ASSOCIATED PRESS

May 31, 2007

Farm-labor plan divides workers' advocates

The United Farm Workers and activists disagree about whether it will improve conditions in the field.

SANGER, CALIF. - In the 1960s, farm labor leader Cesar Chavez rallied field hands to speak out against a guest worker program that recruited millions of Mexicans to pick crops at low wages.

Today, farmworker advocates are throwing their weight behind a proposal in the current Senate immigration bill that would bring thousands of laborers to the country's most productive fields but offer them virtually no chance of putting down roots in the United States.

The United Farm Workers say it is their best shot at improving working conditions in fields nationwide, and especially in California, where 92 percent of workers are foreign-born.
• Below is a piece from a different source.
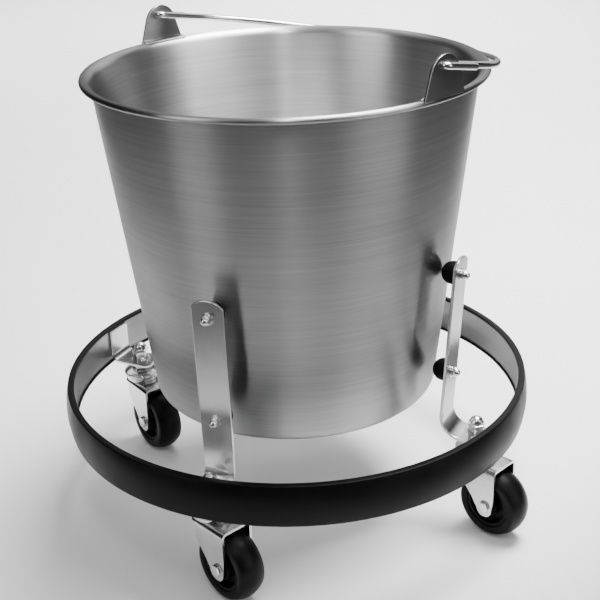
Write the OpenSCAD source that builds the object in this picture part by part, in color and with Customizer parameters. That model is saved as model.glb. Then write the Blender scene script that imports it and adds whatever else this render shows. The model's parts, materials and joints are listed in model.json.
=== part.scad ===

Activists complain that immigrant farmworkers are sometimes underpaid, not paid at all, overworked, exposed to pesticides, given poor housing or subject to other abuses.

Some members of the last temporary-worker push -- the Bracero Program, which operated from 1942 to 1964 -- worry that the plan could repeat past indignities.

"If they're going to have braceros again, well, they need protection," said 82-year-old Agustin Oropeza from Zamora, Mexico, who picked oranges, lemons, lettuce and tomatoes in California in the 1940s and '50s. "They can't just leave them to sleep in the middle of the fields and drink from puddles, like they did with us."

The proposed AgJobs program brokered between growers and the UFW over the past decade would open the way to legal status for those who worked in U.S. agriculture for at least 150 days over a two-year period ending Dec. 31, 2006. The program would be capped at 1.5 million.

After that, new farm laborers would be brought to the U.S. under an existing guest worker program, but would be able to stay for only 10 months at a time. They would not automatically qualify for citizenship and would have to wait an estimated eight years just to get in line.

The AFL-CIO and the Laborers' union oppose the broader immigration bill, arguing that workers here on a temporary basis are more vulnerable to labor violations. The AFL-CIO contends some pickers will stay in this country illegally rather than go home when their time is up -- something that happened under the Bracero Program, too.

That program brought some 4.6 million Mexicans to the U.S. to ease the labor shortages during World War II.

Chavez spoke out frequently against the program in the 1960s, which he believed exploited Mexican workers and kept down wages for domestic farmworkers. At the time, about half of the farm labor consisted of U.S. citizens. Now the bulk of the force is foreign-born.